• SOURCE MATERIAL:

______

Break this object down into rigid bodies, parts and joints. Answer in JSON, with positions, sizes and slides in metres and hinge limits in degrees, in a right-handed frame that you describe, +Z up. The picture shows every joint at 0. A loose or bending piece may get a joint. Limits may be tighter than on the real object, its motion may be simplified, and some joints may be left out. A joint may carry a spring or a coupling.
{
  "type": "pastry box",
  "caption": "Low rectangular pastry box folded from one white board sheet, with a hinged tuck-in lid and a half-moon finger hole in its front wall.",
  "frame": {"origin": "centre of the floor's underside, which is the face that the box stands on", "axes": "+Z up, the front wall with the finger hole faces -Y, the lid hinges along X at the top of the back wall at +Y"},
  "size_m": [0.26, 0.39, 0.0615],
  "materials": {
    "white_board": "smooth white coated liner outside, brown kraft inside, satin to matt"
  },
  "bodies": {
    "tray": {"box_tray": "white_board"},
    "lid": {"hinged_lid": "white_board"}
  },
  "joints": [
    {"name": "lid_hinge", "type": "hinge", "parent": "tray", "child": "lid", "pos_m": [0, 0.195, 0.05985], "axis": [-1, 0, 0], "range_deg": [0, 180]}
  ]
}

______

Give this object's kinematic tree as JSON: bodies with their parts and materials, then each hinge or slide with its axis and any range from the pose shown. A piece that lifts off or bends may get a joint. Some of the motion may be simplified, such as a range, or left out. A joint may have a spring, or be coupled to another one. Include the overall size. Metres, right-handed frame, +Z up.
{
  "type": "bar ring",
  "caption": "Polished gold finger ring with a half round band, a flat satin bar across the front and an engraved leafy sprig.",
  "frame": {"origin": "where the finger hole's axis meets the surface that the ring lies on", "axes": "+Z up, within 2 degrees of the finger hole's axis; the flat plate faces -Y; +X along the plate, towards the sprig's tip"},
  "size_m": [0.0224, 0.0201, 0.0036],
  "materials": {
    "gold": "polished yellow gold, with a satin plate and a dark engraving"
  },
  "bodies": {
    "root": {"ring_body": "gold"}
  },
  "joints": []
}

______

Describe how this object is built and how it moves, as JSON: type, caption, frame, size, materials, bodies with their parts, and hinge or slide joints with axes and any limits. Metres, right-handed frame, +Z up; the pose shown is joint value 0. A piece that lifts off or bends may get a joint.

______

• EXERCISE:
Check all the records above and select each line where the string "from" is found.

• RESPONSE TO THIS EXERCISE:
  "caption": "Low rectangular pastry box folded from one white board sheet, with a hinged tuck-in lid and a half-moon finger hole in its front wall.",
Give this object's kinematic tree as JSON: bodies with their parts and materials, then each hinge or slide with its axis and any range from the pose shown. A piece that lifts off or bends may get a joint. Some of the motion may be simplified, such as a range, or left out. A joint may have a spring, or be coupled to another one. Include the overall size. Metres, right-handed frame, +Z up.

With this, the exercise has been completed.